You make think these are not realities. You may think it is not feasible for these rights to become realities. As a humanist, I say what you think doesn’t matter. They are a moral imperative. As a critical analyst, I ask, why not?

Real change begins with an individual’s consciousness. Immigrant workers in this nation, for example, find themselves most often being exploited for their labor. They are paid a wage less than the prevailing one, made to work in illegal and unsafe conditions, and manipulated to accept this condition by a host of immoral tactics initiated by employers. These realities became realities by the direct acts of human beings. They can change the same way. When you buy a T-shirt or a pair of shoes, do you care how they are made? You should; you need to start being concerned. Your action of purchasing at a cheap price above all else and your inaction at doing nothing to deal with the political economy of your clothes are both the results of your human acts. What happens when they change?

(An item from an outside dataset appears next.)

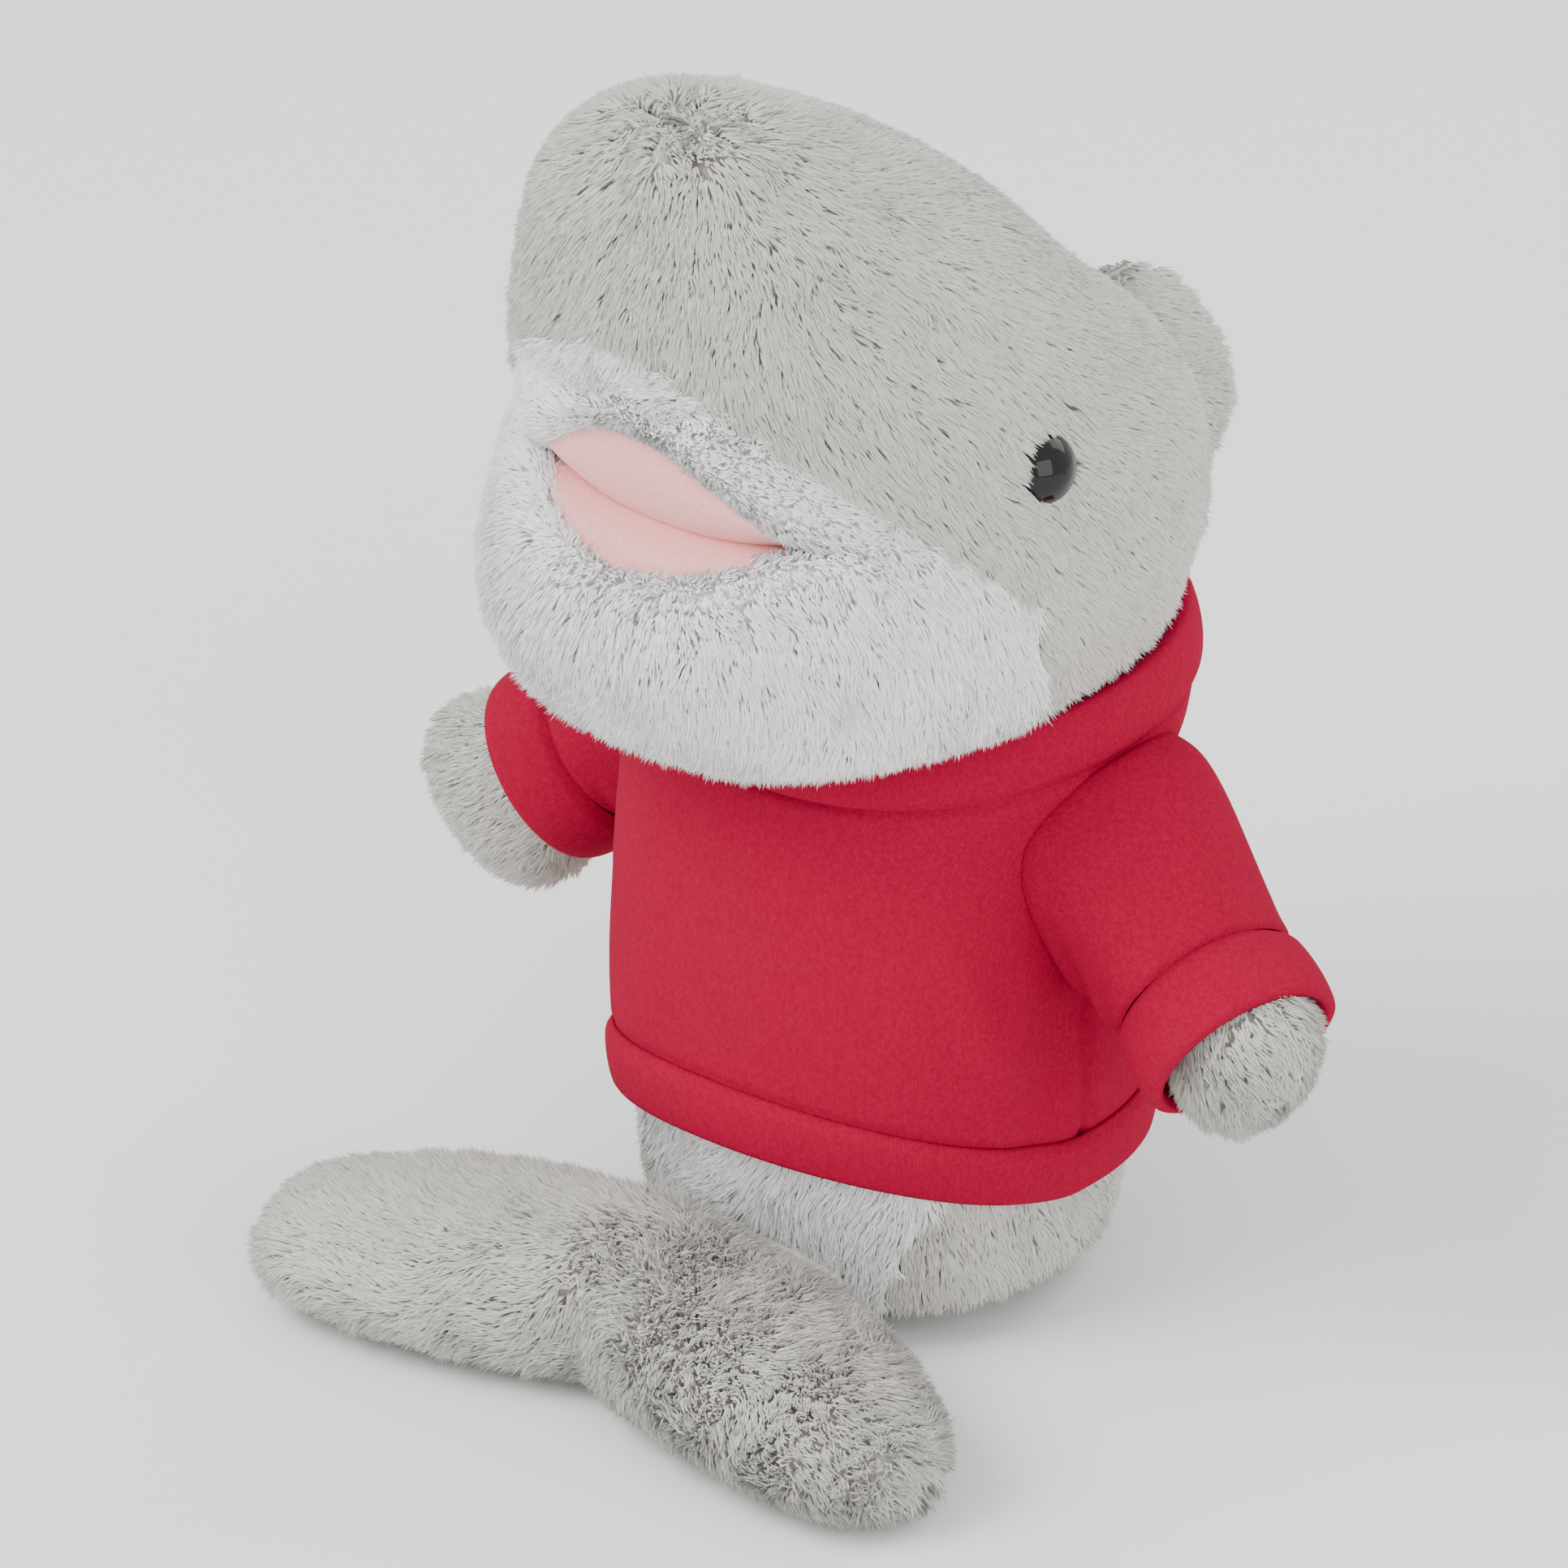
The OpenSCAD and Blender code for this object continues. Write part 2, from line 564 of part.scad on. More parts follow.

May Day is a day for us all to struggle for a world that is more respectful of all peoples’ needs and rights. It is a time for us to question how we can live in a world where so many of those needs and rights are not secure. Most importantly, it is a time for us to question the fundamental assumptions undergirding the “reality” we understand. If you think things are they way they are and there is nothing that can be done about it; if you think illegal immigrants are criminals and don’t deserve rights; if you think the benefit of one worker must come at the expense of another; then you should ask yourself, why? Why do you think that? What assumptions guide that thinking? And how did you arrive at them?

This is a movement for change. A movement is, by definition, a mass of people moving in a particular direction. They may be motivated for different reasons, analyze the situation in different ways, and envision a future goal in different ways, but they can still move together. Today, the tens of thousand who will be marching will be doing so for too many reasons to list here. In short, they will be speaking to shared cause through a myriad of voices. The question, however, is how will we choose to listen?

One thought on “May Day Immigration Marches

  1. Tom, I strongly disagree with one of your comments. We are essentially a nation of economic rights, not political rights. The constitution, it could be argued, is a document that essentially deals with the individual economic rights vis a vis the states and federal government. Consider the commerce clause, the contract clause, etc. Then there is the entire common law legacy which is laden with concern for private property and freedom of contract. These are the essential economic freedoms and rights that define our nation. What you are arguing for is different set of rights, ones that revolve not around individual liberty, but around government coercion — i.e., you would have the government decide what the proper distribution of economic wealth should be, and then enforce this distribution through confiscation and force. (Incidentally, such schemes have been tried many times throughout history, but none that I know of have ended very nicely. Perhaps, like the die-hard commies like to say about the Soviet Union, it’s just a matter of getting the right people in charge.)

    So, while you may not like the outcome of our current set of economic rights, to say that we don’t have them is absurd. In comparison, our political rights seem downright anemic. One man, one vote — whoopdedee. What are the odds that my vote will ever make a difference? Vanishingly small, even in a districted election.

    (And by the way, I see that as a good thing. Pure democracy is two wolves and a sheep deciding what to have for dinner.)

    By the way, to answer your question, why do so many have to work in poverty to produce wealth for a small elite? Well, under conditions of competition, workers earn their marginal product of labor. I think we covered that in week 1 of Barro.